● **EXERCISE TASK**: Below are some records. Reproduce them exactly from their first line through the line with "with its holes.", inclusive.

Scripts that build objects
========

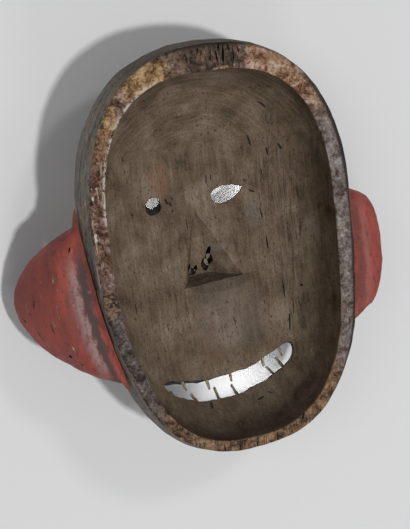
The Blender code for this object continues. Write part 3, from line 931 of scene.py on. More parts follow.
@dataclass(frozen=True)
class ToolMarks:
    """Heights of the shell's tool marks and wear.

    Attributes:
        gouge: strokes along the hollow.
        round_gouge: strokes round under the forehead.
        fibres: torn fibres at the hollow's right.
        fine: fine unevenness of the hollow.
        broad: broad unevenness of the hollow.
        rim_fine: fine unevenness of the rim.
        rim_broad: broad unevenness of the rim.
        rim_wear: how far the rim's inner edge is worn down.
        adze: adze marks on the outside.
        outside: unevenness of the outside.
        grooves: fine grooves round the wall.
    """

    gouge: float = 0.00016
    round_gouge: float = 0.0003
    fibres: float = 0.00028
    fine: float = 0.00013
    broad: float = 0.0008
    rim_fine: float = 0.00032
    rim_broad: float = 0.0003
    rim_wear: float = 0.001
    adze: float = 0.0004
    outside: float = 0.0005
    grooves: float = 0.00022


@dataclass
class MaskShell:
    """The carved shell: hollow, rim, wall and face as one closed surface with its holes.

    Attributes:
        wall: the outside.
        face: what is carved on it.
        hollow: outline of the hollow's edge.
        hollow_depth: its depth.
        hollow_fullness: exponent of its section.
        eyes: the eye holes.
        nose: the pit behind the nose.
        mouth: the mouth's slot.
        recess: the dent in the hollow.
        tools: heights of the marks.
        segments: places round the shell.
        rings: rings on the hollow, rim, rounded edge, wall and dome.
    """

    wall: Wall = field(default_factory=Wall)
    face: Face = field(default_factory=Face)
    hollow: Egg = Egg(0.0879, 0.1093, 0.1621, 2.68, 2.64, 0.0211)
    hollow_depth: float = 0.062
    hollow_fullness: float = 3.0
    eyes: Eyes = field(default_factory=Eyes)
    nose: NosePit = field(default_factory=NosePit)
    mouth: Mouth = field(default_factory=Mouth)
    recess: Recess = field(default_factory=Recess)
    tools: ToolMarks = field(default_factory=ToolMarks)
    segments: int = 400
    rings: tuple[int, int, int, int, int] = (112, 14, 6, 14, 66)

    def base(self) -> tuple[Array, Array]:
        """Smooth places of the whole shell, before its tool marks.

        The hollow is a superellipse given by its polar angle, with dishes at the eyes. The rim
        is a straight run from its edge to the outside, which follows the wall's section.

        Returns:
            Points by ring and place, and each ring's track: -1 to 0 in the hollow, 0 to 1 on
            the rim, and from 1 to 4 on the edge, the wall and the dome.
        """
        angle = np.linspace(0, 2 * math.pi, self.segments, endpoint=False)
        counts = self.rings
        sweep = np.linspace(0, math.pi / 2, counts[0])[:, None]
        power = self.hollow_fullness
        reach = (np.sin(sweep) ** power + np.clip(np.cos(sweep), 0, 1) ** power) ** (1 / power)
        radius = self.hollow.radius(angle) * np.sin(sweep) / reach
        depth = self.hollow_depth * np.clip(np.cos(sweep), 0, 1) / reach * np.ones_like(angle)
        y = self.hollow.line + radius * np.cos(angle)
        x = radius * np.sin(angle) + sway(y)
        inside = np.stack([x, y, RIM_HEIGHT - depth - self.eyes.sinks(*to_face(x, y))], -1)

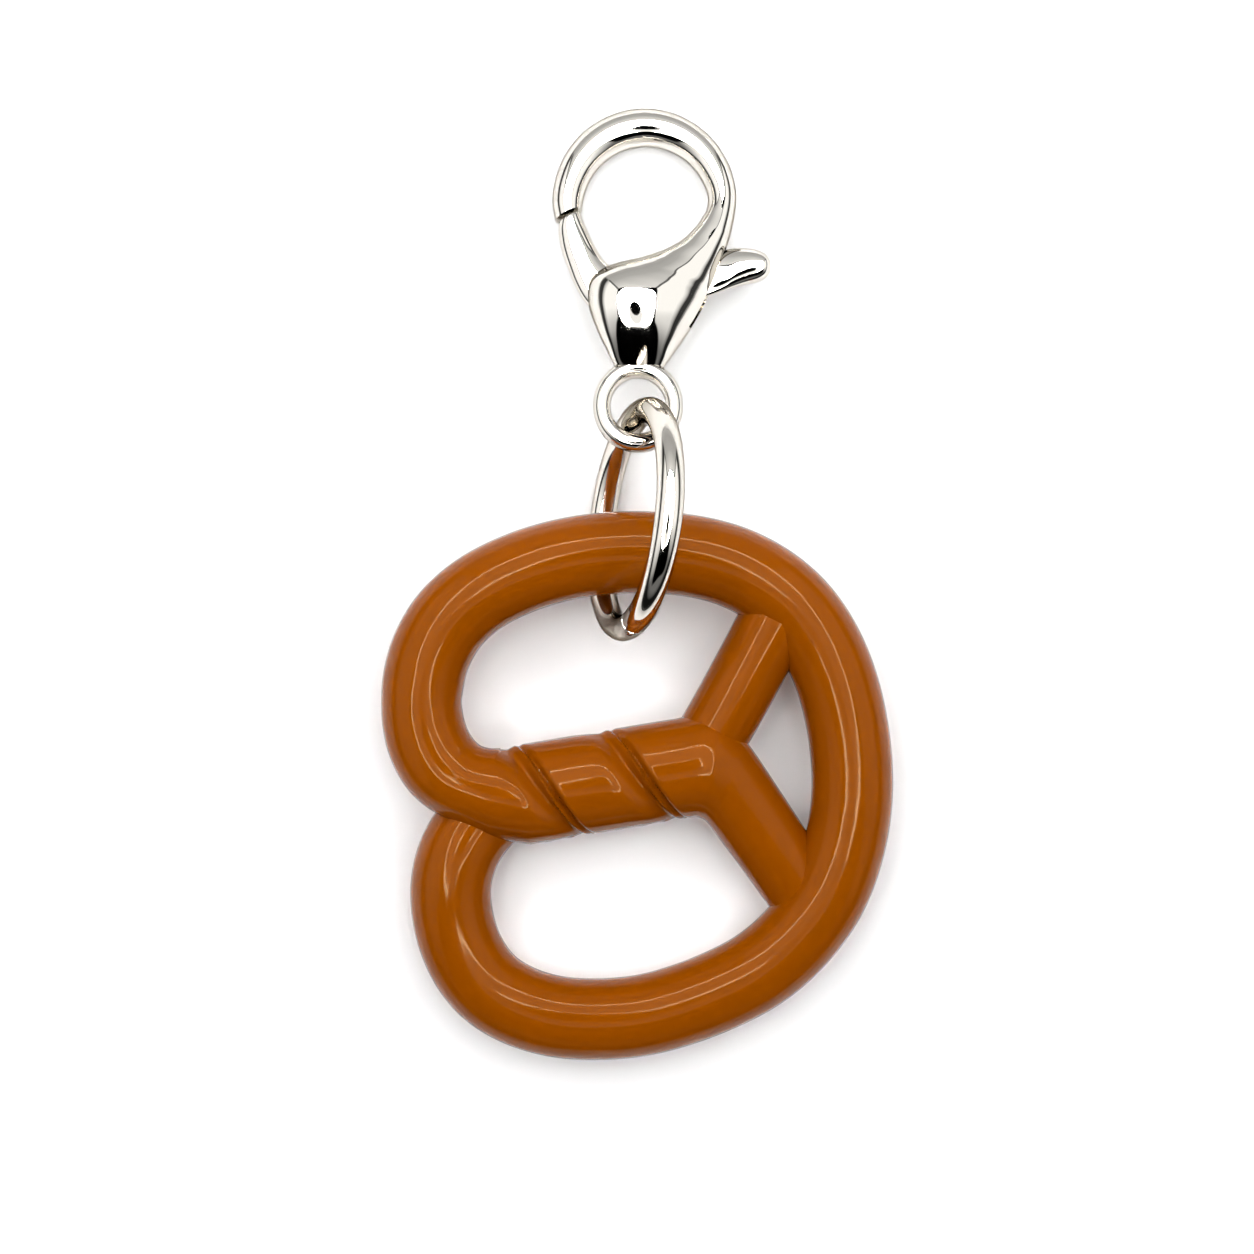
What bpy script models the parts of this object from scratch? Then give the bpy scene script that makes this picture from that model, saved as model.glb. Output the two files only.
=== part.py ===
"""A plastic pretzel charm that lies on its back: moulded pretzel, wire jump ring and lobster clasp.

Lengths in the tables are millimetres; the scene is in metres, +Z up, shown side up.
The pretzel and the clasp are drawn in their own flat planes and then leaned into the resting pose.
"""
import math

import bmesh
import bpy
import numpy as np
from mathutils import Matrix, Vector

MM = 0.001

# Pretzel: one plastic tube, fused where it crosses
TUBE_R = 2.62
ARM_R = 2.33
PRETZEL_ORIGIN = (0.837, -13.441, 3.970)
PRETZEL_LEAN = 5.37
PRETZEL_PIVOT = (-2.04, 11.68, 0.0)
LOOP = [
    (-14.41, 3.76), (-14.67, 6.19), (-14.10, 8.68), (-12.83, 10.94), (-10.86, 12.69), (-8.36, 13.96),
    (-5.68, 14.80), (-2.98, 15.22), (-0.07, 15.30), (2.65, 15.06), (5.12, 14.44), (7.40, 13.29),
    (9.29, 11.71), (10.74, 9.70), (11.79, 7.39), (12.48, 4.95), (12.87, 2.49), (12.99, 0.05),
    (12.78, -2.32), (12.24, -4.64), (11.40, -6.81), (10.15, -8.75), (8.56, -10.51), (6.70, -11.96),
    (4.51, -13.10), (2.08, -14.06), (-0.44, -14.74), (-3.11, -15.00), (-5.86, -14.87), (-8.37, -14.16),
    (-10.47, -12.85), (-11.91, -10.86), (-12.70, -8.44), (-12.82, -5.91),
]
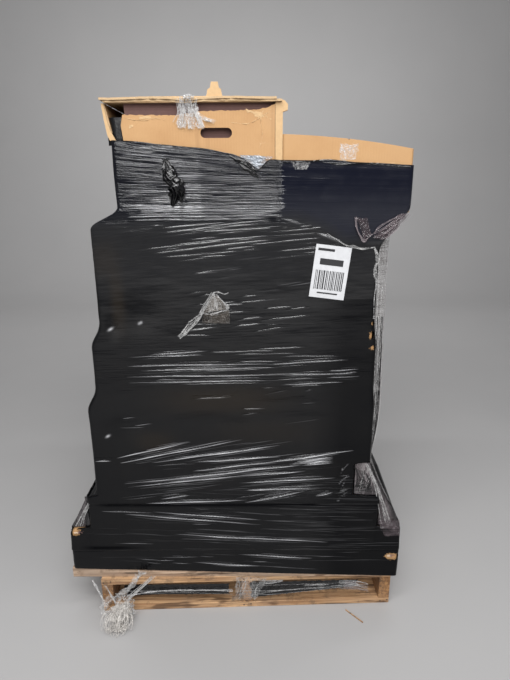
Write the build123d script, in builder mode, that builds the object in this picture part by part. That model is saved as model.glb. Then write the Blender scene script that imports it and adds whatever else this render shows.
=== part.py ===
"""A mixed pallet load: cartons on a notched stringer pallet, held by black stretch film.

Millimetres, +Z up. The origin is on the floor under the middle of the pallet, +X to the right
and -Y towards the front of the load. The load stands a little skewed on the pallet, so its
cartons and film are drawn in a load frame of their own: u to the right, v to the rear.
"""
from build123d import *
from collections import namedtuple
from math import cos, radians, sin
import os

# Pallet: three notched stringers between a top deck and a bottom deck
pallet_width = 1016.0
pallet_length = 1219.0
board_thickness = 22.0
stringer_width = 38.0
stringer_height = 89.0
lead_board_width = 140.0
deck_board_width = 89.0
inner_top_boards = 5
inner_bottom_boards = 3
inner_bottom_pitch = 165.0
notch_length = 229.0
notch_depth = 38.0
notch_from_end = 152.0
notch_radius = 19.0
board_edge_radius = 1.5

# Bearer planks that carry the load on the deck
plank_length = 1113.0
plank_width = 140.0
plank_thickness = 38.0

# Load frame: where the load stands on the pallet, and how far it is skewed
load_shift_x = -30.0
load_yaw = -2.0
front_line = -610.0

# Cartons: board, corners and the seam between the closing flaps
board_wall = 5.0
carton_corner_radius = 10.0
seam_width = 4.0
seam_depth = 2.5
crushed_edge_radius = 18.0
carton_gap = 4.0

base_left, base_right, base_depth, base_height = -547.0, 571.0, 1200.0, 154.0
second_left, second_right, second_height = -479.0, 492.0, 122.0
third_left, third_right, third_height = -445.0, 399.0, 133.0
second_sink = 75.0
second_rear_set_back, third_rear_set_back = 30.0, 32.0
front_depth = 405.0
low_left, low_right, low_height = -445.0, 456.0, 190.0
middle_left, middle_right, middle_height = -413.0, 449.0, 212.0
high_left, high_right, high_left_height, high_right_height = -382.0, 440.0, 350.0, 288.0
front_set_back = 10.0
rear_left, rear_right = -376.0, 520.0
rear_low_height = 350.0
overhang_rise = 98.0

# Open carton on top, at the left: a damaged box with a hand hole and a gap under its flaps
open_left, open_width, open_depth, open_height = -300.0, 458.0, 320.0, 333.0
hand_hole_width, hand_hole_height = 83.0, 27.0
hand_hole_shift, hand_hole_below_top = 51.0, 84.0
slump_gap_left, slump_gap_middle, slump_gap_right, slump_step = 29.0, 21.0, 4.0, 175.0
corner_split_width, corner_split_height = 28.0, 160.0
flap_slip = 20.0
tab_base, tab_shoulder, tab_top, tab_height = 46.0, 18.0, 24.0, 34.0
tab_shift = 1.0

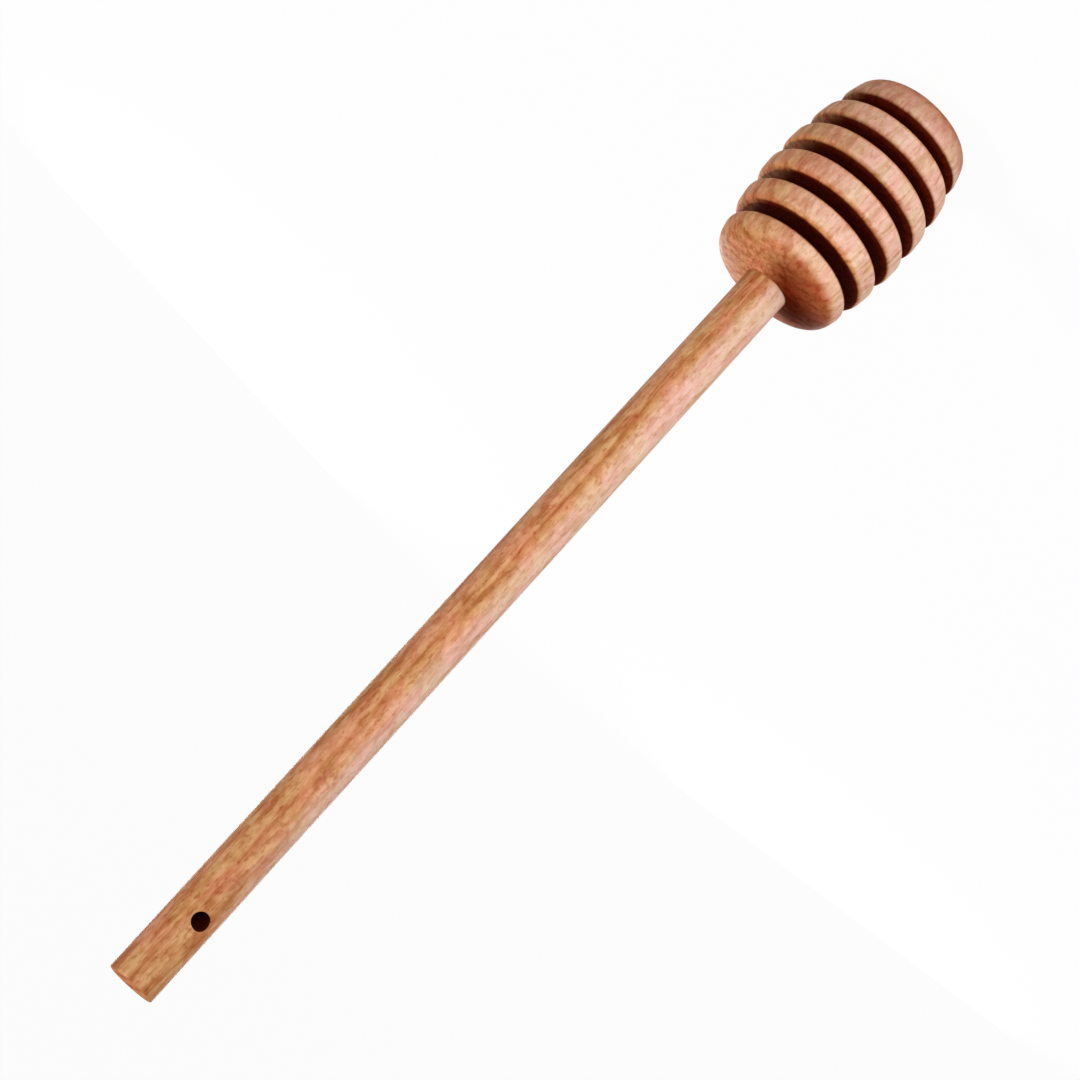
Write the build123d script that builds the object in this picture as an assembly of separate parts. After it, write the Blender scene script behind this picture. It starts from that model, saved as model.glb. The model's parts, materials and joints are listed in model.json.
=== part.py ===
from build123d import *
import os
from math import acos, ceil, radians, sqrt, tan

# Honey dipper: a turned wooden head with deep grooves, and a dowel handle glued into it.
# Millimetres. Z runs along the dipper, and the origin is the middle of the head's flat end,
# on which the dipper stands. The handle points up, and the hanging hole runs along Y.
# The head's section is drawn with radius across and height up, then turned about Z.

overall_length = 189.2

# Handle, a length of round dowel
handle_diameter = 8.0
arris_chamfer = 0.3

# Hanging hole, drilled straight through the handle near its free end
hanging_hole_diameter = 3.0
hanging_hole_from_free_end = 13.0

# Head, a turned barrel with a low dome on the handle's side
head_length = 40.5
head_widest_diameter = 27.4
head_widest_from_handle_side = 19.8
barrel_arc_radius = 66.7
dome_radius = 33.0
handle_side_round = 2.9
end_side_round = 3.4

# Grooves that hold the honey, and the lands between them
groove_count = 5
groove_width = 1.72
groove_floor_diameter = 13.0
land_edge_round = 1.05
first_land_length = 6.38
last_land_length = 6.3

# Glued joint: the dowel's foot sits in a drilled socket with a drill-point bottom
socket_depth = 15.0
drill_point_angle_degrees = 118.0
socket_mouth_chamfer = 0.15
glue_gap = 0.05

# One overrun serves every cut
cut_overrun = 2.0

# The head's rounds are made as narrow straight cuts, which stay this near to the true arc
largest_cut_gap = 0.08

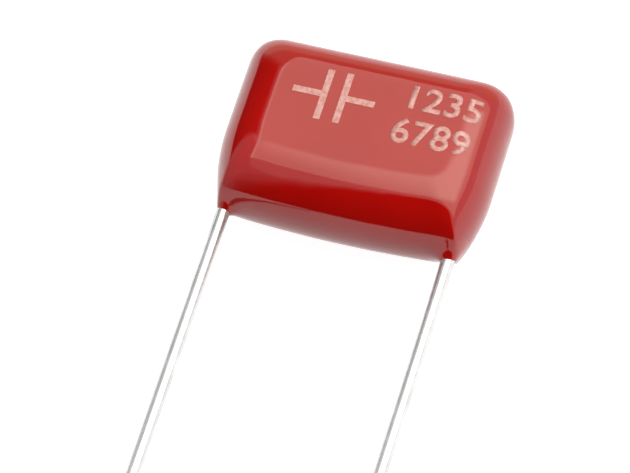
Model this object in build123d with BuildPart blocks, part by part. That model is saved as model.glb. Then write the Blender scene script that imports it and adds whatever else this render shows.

========

● **REPLY**:
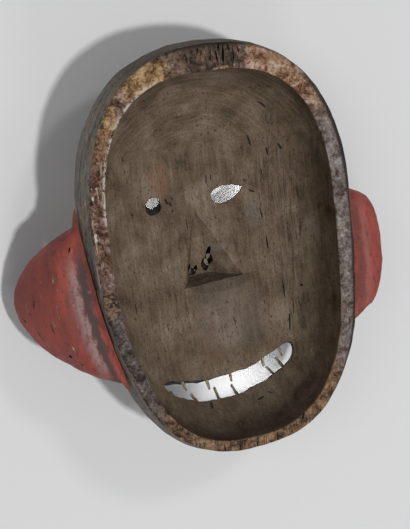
The Blender code for this object continues. Write part 3, from line 931 of scene.py on. More parts follow.
@dataclass(frozen=True)
class ToolMarks:
    """Heights of the shell's tool marks and wear.

    Attributes:
        gouge: strokes along the hollow.
        round_gouge: strokes round under the forehead.
        fibres: torn fibres at the hollow's right.
        fine: fine unevenness of the hollow.
        broad: broad unevenness of the hollow.
        rim_fine: fine unevenness of the rim.
        rim_broad: broad unevenness of the rim.
        rim_wear: how far the rim's inner edge is worn down.
        adze: adze marks on the outside.
        outside: unevenness of the outside.
        grooves: fine grooves round the wall.
    """

    gouge: float = 0.00016
    round_gouge: float = 0.0003
    fibres: float = 0.00028
    fine: float = 0.00013
    broad: float = 0.0008
    rim_fine: float = 0.00032
    rim_broad: float = 0.0003
    rim_wear: float = 0.001
    adze: float = 0.0004
    outside: float = 0.0005
    grooves: float = 0.00022


@dataclass
class MaskShell:
    """The carved shell: hollow, rim, wall and face as one closed surface with its holes.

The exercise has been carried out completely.